Y aún así me puede ocurrir lo mismo que a mi colega Van Bloomberg, que recibió una paliza. La confiscación de cámaras y otras herramientas de trabajo, así como el arresto, pertenecen también a los riesgos que se corren. El domingo pasado ya recibí un empujón.

**Tensando músculos**
El Estado chino muestra su fuerza: incluso sin haber signos de protesta, la policía despliega todo su potencial contra una posible Revolución del Jazmín, como en Túnez. Por eso, y como forma de manifestarse, pedir un menú 3 en McDonald’s -refresco, patatas fritas y una Big Mac – significará una expresión de rechazo al sistema unipartidista.

¿Enfrenta China una revolución como las ocurridas en el mundo árabe? Las posibilidades son pocas. A primera vista, parece haber suficientes razones para que se produzca una revuelta. La corrupción es la queja popular número uno. La brecha entre pobres y ricos en China es más profunda que en Egipto y Túnez: en estos países, el índice GINI, que mide la disparidad de ingresos, es de “solo” 0,4%, mientras que en China alcanza un mucho más peligroso 0,5%. Mientras se erigen colosales edificios de oficinas, testigos de un crecimiento económico de más del 11% anual, el chino medio ve su sueldo evaporarse en los supermercados. La inflación está disparando los precios de los productos alimenticios.

También en 1989, cuando los regímenes comunistas caían en el mundo entero, y el Estado chino logró mantenerse gracias a una intervención militar, los estudiantes del gigante asiático se volcaron a las calles para protestar contra la inflación y la corrupción.

**Mucho que perder**
En una China que demográficamente envejece con rapidez, falta en el 2011 un grupo dominante de jóvenes con pocas perspectivas de futuro, que se muestre dispuesto a correr riesgos políticos en el nombre de una revolución. A diferencia de los manifestantes desempleados del mundo árabe, los chinos tienen mucho que perder: aunque no todo el mundo se beneficie hoy día del milagro económico, la mayoría supone que sus hijos tendrán mejor vida. El espectacular repunte de las pasadas tres décadas es suficiente para mantener vivo el sueño de la casa propia, el coche y una nevera de última tecnología.

La joven clase media ha heredado de sus padres el trauma de la pasada “revolución”: la Revolución Cultural (1966-1976). Las familias fueron separadas, millones de jóvenes fueron enviados a trabajar al campo, y matar a golpes a maestros de escuela en el nombre de Mao era pan nuestro de cada día. Aún se sienten las consecuencias de esta demencia política colectiva.

**La revolución es caos**
La larga historia China está sembrada de rebeliones, pero las revoluciones son una rareza. En el pensamiento chino, la revolución equivale al caos, o sea a la miseria y el deterioro.
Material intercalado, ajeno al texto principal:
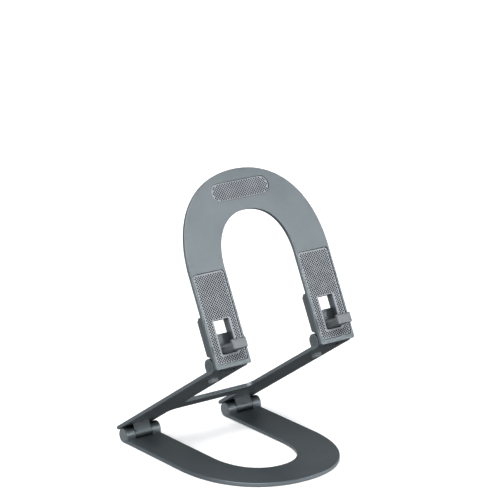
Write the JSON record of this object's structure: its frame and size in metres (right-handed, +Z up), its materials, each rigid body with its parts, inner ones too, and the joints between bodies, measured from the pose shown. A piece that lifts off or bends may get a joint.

Lo habitual, incluso lo moralmente correcto, es rebelarse contra un soberano que no tiene en cuenta las necesidades del pueblo. Sin embargo, el reemplazo por una nueva y fuerte figura en el viejo sistema, se acepta con docilidad.

¿Existen fisuras en esta preferencia por un Estado autoritario? Sí las hay, cada vez en mayor cantidad y más explícitas, en conversaciones privadas y en la Internet. Aún sin una Revolución del Jazmín, el Estado chino está muy alerta a lo que ocurre en Facebook, Twitter, y cualquier otra plataforma donde se movilizan los opositores. El aparato de seguridad está listo para asfixiar cualquier tipo de protesta, pero también los grupos de expertos del Estado hacen su parte. Trabajan extra para analizar las causas de una protesta, y sugieren medidas para aliviar el descontento social. No es que estas medidas solucionen los enormes problemas sociales, pero el método logra convencer a las masas de que, a pesar de que los burócratas locales sean unas sanguijuelas corruptas, la autoridad central sí tiene las mejores intenciones con el pueblo.

El pueblo chino continúa dispuesto a dar tiempo al Estado para que introduzca paulatinamente reformas políticas. Tanto la gente como el Estado se benefician del pacto que ha mantenido al sistema unipartidista por décadas: a cambio de prosperidad, los chinos dejan que el Estado se encargue de asegurar la estabilidad social, incluso con una represión inaceptable para los parámetros occidentales. En pocas palabras: el Gobierno chino debe garantizar que la mayoría de la población disponga de esos 2,49 euros que cuesta el menú del McDonald’s. En estas condiciones, una Revolución del Jazmín en China es de momento impensable.